Do not exceed r=16 without a specific justification. r=32 and above approach the forgetting regime for a narrow 2K-session fine-tune.

Alpha (alpha=16 for r=8; alpha=32 for r=16)¶

Set alpha = 2 × rank. This is the standard Hu et al. LoRA practice. The effective update scaling factor is alpha/r = 2.0. Deviating from this ratio changes the effective learning rate of the adapter — keep it at 2× to isolate rank as the single variable during hyperparameter evaluation.

Learning rate (2e-4 with 10% warmup)¶

2e-4 is the standard instruction-tuning learning rate for QLoRA on 7B–14B models. Do not exceed 3e-4 — above this threshold, 4-bit quantized models show loss instability on narrow domain datasets.

Linear warmup over 10% of total steps (--lr-warmup-ratio 0.10) prevents the adapter from making large early updates before the base model's embedding representations are stable in the quantized precision regime. Without warmup, the first few hundred steps can corrupt the adapter initialization.

Batch size (4)¶

Batch size 4 at sequence length 2048 fits within the VRAM budget. If gradient accumulation is available, accumulate over 4 steps (effective batch size 16) for more stable gradient estimates. Do not exceed batch size 8 without checking VRAM headroom.

Dropout (0.05)¶

Standard for QLoRA fine-tunes on narrow datasets. Provides light regularization against the training set without meaningfully impeding task adaptation. Increase to 0.1 if the model overfits to training sessions (high training loss drop, flat eval improvement).

Target modules¶

Minimum viable: q_proj, v_proj

These are the attention query and value projections — the layers most responsible for in-context learning and instruction following. They are always sufficient for behavioral alignment.

Optional extension: add k_proj, o_proj

Key and output projections extend coverage at the cost of ~2× adapter memory. Use the 4-module set if r=8 + q/v only produces underfitting. Do not add MLP layers (gate_proj, up_proj, down_proj) unless there is a specific capability gap that attention-only adaptation cannot address — MLP fine-tuning carries higher forgetting risk.
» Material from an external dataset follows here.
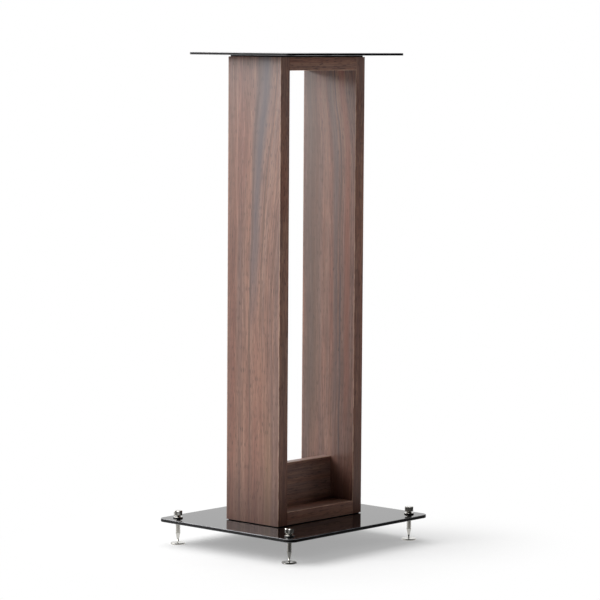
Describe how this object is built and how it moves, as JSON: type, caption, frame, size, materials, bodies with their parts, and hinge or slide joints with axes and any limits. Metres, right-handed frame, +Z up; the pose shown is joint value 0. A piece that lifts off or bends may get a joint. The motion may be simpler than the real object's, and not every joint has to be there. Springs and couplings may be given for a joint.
{
  "type": "speaker stand",
  "caption": "Floor stand for a bookshelf loudspeaker: open wood-finish column between two thin black plates, on adjustable screw spikes with floor discs.",
  "frame": {"origin": "on the floor, under the middle of the base plate", "axes": "+X from the left side board to the right one across the open window, -Y towards the front, +Z up"},
  "size_m": [0.255, 0.22, 0.6],
  "materials": {
    "walnut_veneer": "satin walnut-grain foil on fibreboard",
    "black_lacquer": "high-gloss black lacquer on sheet steel",
    "chrome": "bright nickel-chrome plate on turned steel",
    "black_nylon": "moulded nylon, matte",
    "foam": "thin closed-cell foam",
    "birch_plywood": "birch plywood spline, unfinished",
    "black_oxide_steel": "black oxide"
  },
  "bodies": {
    "stand": {"base_plate": "black_lacquer", "base_pad": "foam", "left_board": "walnut_veneer", "right_board": "walnut_veneer", "bottom_board": "walnut_veneer", "top_board": "walnut_veneer", "brace_panel": "walnut_veneer", "rail_splines": "birch_plywood", "brace_splines": "birch_plywood", "top_pad": "foam", "top_plate": "black_lacquer", "base_screws": "black_oxide_steel", "top_screws": "black_oxide_steel"},
    "spike_washer_front_left": {"spike_washer_front_left": "black_nylon"},
    "spike_front_left": {"spike_front_left": "chrome"},
    "floor_disc_front_left": {"floor_disc_front_left": "chrome"},
    "spike_washer_front_right": {"spike_washer_front_right": "black_nylon"},
    "spike_front_right": {"spike_front_right": "chrome"},
    "floor_disc_front_right": {"floor_disc_front_right": "chrome"},
    "spike_washer_rear_left": {"spike_washer_rear_left": "black_nylon"},
    "spike_rear_left": {"spike_rear_left": "chrome"},
    "floor_disc_rear_left": {"floor_disc_rear_left": "chrome"},
    "spike_washer_rear_right": {"spike_washer_rear_right": "black_nylon"},
    "spike_rear_right": {"spike_rear_right": "chrome"},
    "floor_disc_rear_right": {"floor_disc_rear_right": "chrome"}
  },
  "joints": [
    {"name": "spike_travel_front_left", "type": "slide", "parent": "stand", "child": "spike_washer_front_left", "axis": [0, 0, 1], "range_m": [0, 0.01]},
    {"name": "spike_turn_front_left", "type": "hinge", "parent": "spike_washer_front_left", "child": "spike_front_left", "pos_m": [-0.11, -0.092, 0.032], "axis": [0, 0, 1], "range_deg": [0, 3600.1]},
    {"name": "disc_lift_front_left", "type": "slide", "parent": "spike_washer_front_left", "child": "floor_disc_front_left", "axis": [0, 0, -1], "range_m": [0, 0.015]},
    {"name": "spike_travel_front_right", "type": "slide", "parent": "stand", "child": "spike_washer_front_right", "axis": [0, 0, 1], "range_m": [0, 0.01]},
    {"name": "spike_turn_front_right", "type": "hinge", "parent": "spike_washer_front_right", "child": "spike_front_right", "pos_m": [0.11, -0.092, 0.032], "axis": [0, 0, 1], "range_deg": [0, 3600.1]},
    {"name": "disc_lift_front_right", "type": "slide", "parent": "spike_washer_front_right", "child": "floor_disc_front_right", "axis": [0, 0, -1], "range_m": [0, 0.015]},
    {"name": "spike_travel_rear_left", "type": "slide", "parent": "stand", "child": "spike_washer_rear_left", "axis": [0, 0, 1], "range_m": [0, 0.01]},
    {"name": "spike_turn_rear_left", "type": "hinge", "parent": "spike_washer_rear_left", "child": "spike_rear_left", "pos_m": [-0.11, 0.092, 0.032], "axis": [0, 0, 1], "range_deg": [0, 3600.1]},
    {"name": "disc_lift_rear_left", "type": "slide", "parent": "spike_washer_rear_left", "child": "floor_disc_rear_left", "axis": [0, 0, -1], "range_m": [0, 0.015]},
    {"name": "spike_travel_rear_right", "type": "slide", "parent": "stand", "child": "spike_washer_rear_right", "axis": [0, 0, 1], "range_m": [0, 0.01]},
    {"name": "spike_turn_rear_right", "type": "hinge", "parent": "spike_washer_rear_right", "child": "spike_rear_right", "pos_m": [0.11, 0.092, 0.032], "axis": [0, 0, 1], "range_deg": [0, 3600.1]},
    {"name": "disc_lift_rear_right", "type": "slide", "parent": "spike_washer_rear_right", "child": "floor_disc_rear_right", "axis": [0, 0, -1], "range_m": [0, 0.015]}
  ],
  "couplings": [
    {"joint": "spike_turn_front_left", "follows": "spike_travel_front_left", "rad_per_m": 6283.2},
    {"joint": "spike_turn_front_right", "follows": "spike_travel_front_right", "rad_per_m": 6283.2},
    {"joint": "spike_turn_rear_left", "follows": "spike_travel_rear_left", "rad_per_m": 6283.2},
    {"joint": "spike_turn_rear_right", "follows": "spike_travel_rear_right", "rad_per_m": 6283.2}
  ]
}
Detecting underfitting vs catastrophic forgetting¶

These are the two failure modes in opposite directions. Distinguishing them requires running both the base model and the fine-tuned model against the same eval sets.

Underfitting (rank too low or insufficient training)¶

Signal: Fine-tuned model eval pass rate does not exceed base model by ≥5 percentage points on the 75-objective set across 3 independent runs.

Confirmation check: Run both models on the rare-skill objectives that the base model already handles poorly (PT-PIVOT-01, PT-AD-03, PT-PERSIST-03). If the fine-tuned model shows no improvement on these, the adapter has insufficient capacity to adapt the base model's behavior on sparse training examples.

Response: Re-run with r=16. If r=16 also fails to produce improvement, the bottleneck is training data volume (rare-skill labels), not rank. Do not increase rank further — add sessions via run_data_collection.sh on the relevant objectives.

Catastrophic forgetting (rank too high or too many target modules)¶

Signal: Fine-tuned model capability benchmark (#860) scores ≥15 percentage points below base model on any general-purpose category (code generation, math reasoning, natural language).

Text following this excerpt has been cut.